Déchets toxiques de la mafia: l'Italie condamnée par la CEDH
Après des décennies d'un énorme scandale sanitaire, l'Etat italien a été condamné jeudi par la Cour européenne des droits de l'homme (CEDH) pour son inaction face aux dépôts de déchets toxiques par la mafia près de Naples.
Les juges de Strasbourg ont reconnu la responsabilité de Rome face aux activités illégales d'enfouissement et d'incinération par la mafia de déchets dangereux ayant provoqué une recrudescence de cancers dans la population.
"L'Etat italien n'a pas répondu à la gravité de la situation avec la diligence et la célérité requises, bien qu'il ait eu connaissance du problème depuis de nombreuses années", écrit la Cour dans un communiqué.
La CEDH a ainsi jugé l'Italie en violation de l'article 2 de la Convention européenne des droits de l'homme, qui garantit "le droit à la vie".
A l'unanimité, les juges ont donné deux ans à l'Italie pour "élaborer une stratégie exhaustive afin de répondre à la situation, mettre en place un mécanisme de contrôle indépendant et une plate-forme d'information publique".
La décision réjouit Antonella Mascia, l'une des avocates des requérants.
"C'est un arrêt historique, très important, qui pousse à résoudre cet énorme problème", déclare-t-elle à l'AFP. "Nous espérons que les autorités comprendront que cette décision (...) est une exhortation des autorités internationales à changer les choses. Nous espérons donc que d'ici deux ans tous ces projets restés jusqu'ici sur papier seront mis en œuvre de manière efficace."
- "Terre des feux" -
Une zone comprise entre Naples et Caserte est surnommée "la terre des feux" en raison des nombreux sites illégaux où étaient brûlés à ciel ouvert des déchets industriels, souvent importés du nord de la péninsule.
Cette région, qui compte près de trois millions d'habitants, affronte depuis des décennies une pollution aux métaux lourds, dioxines et particules fines contaminant le sol, l'eau et l'air.
Encore aujourd'hui, des tas d'ordures s'empilent le long des routes et dans les champs contaminés, sur lesquels paissent pourtant encore paisiblement moutons, chèvres et brebis.
Parmi les victimes, Miriam, 18 ans, qui vit avec les séquelles de sa maladie (baisse d'audition...).
Le médulloblastome qui l'a frappé est une tumeur au cerveau qui frappe 1,5 enfant par million d'habitants, mais "à l'hôpital il y avait trois autres cas venant d'Acerra", leur ville qui ne compte que 60.000 habitants, souligne sa mère, Antonietta Moccia, 61 ans.

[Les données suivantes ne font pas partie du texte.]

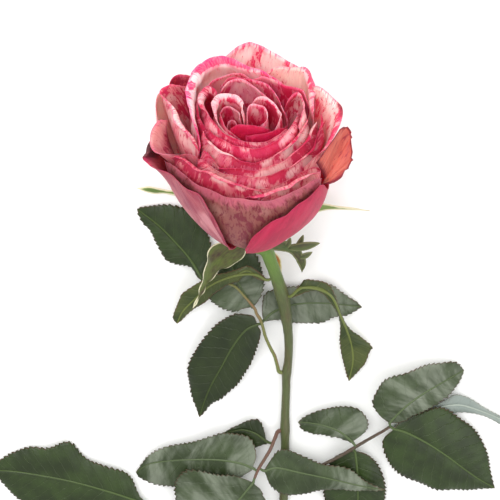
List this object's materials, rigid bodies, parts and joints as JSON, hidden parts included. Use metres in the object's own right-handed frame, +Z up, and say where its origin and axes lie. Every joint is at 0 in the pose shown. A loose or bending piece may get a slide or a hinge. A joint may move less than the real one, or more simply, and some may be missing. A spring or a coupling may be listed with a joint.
{
  "type": "cut rose",
  "caption": "Cut garden rose with a full cupped bloom, prickly stem and toothed compound leaves, lying on its back.",
  "frame": {"origin": "centre of the bounding box's bottom face, on the surface that the rose lies on", "axes": "+Y along the rose towards the bloom, +Z up, +X to the right seen from above with the bloom at the top"},
  "size_m": [0.2478, 0.472, 0.0762],
  "materials": {
    "petal_heart": "soft satin",
    "petal_ring": "soft satin",
    "petal_front": "soft satin",
    "petal_left": "soft satin",
    "petal_right": "soft satin",
    "petal_back": "soft satin",
    "petal_outer": "soft satin",
    "sepal": "dull, felted edge",
    "leaf": "waxy, semi-gloss",
    "rachis": "matt",
    "stem": "satin"
  },
  "bodies": {
    "root": {"petal_heart_right_inner": "petal_heart", "petal_heart_right_outer": "petal_heart", "petal_heart_left_inner": "petal_heart", "petal_heart_left_middle": "petal_heart", "petal_heart_left_outer": "petal_heart", "petal_heart_front_inner": "petal_heart", "petal_heart_front": "petal_heart", "petal_ring_front_1": "petal_ring", "petal_ring_back_1": "petal_ring", "petal_ring_back_2": "petal_ring", "petal_ring_back_3": "petal_ring", "petal_ring_back_4": "petal_ring", "petal_ring_right": "petal_ring", "petal_ring_front_2": "petal_ring", "petal_front_3": "petal_front", "petal_front_4": "petal_front", "petal_front_5": "petal_front", "petal_front_6": "petal_front", "petal_left_1": "petal_left", "petal_left_2": "petal_left", "petal_left_3": "petal_left", "petal_left_4": "petal_left", "petal_left_5": "petal_left", "petal_front_7": "petal_front", "petal_front_8": "petal_front", "petal_front_9": "petal_front", "petal_right_1": "petal_right", "petal_right_2": "petal_right", "petal_right_3": "petal_right", "petal_back_1": "petal_back", "petal_outer_front_left": "petal_outer", "petal_outer_front_right": "petal_outer", "petal_outer_back_right": "petal_outer", "petal_outer_back_left": "petal_outer", "sepal_front_left": "sepal", "sepal_right": "sepal", "sepal_left": "sepal", "sepal_lower_right": "sepal", "sepal_under": "sepal", "leaflet_upper_terminal": "leaf", "leaflet_upper_lateral": "leaf", "leaf_simple_left": "leaf", "leaflet_middle_left": "leaf", "leaflet_middle_right": "leaf", "leaf_simple_right": "leaf", "leaflet_lower_left_side": "leaf", "leaflet_lower_left_terminal": "leaf", "leaflet_lower_left_back": "leaf", "leaflet_lower_right_side": "leaf", "leaflet_right_small": "leaf", "leaflet_right_lower": "leaf", "leaflet_right_upper": "leaf", "leaflet_right_terminal": "leaf", "leaflet_right_back": "leaf", "leaflet_bottom_left": "leaf", "rachis_upper": "rachis", "rachis_lower_left": "rachis", "rachis_right": "rachis", "rachis_bottom_left": "rachis", "stem": "stem"}
  },
  "joints": []
}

Aujourd'hui, elle attend l'"assainissement" du territoire et des dédommagements "pour aider d'autres familles" alors qu'elle-même jusqu'ici n'a "reçu aucune aide si ce n'est des parents et des amis".
- "De véritables monstres" -
L'un des requérants, Alessandro Cannavacciuolo, qui vient d'une famille de bergers, a raconté à l'AFP comment il a été alerté au début des années 2000 par la naissance d'"agneaux difformes, à deux têtes, avec deux langues, des queues sur le côté". "Nous n'avions plus des agneaux, mais de véritables monstres".
Lui aussi a perdu des parents et des amis, et la croisade de ce militant traquant et dénonçant les décharges illégales est éprouvante.
"Nous sommes en guerre, celui qui élève la voix, celui qui pointe le doigt sur ces activités criminelles fait aujourd'hui l'objet de menaces", note ce gaillard à la tignasse brune avant d'énumérer: "On a tiré sur nos voitures, on a tué nos animaux, on a reçu des lettres de menace..."
En 1997, le Parlement avait été informé par un repenti de la mafia de l'existence, au moins à partir de 1988, de l'enfouissement des déchets dangereux à grande échelle, mais ce n'est qu'en 2013 qu'il a adopté un décret-loi délimitant la "terre des feux".
Depuis, une kyrielle de commissions d'enquête parlementaires se sont succédé, confirmant la passivité voire la complicité de l'administration, l'absence de contre-mesures, et l'impact sur la santé des résidents avec notamment une augmentation des cas de cancers et de malformations fœtales et néonatales.
En 2018, la commission Hygiène et Santé du Sénat a estimé que l'activité de pollution criminelle et systématique générée, d'une part, par une chaîne de négligences, omissions et silences et, d'autre part, par l'absence totale de préparation à la prévention du phénomène de la part des autorités avait conduit à une véritable catastrophe écologique.
La corrélation entre la pollution et les cancers a quant à elle été reconnue en 2021 par l'Institut supérieur de la santé.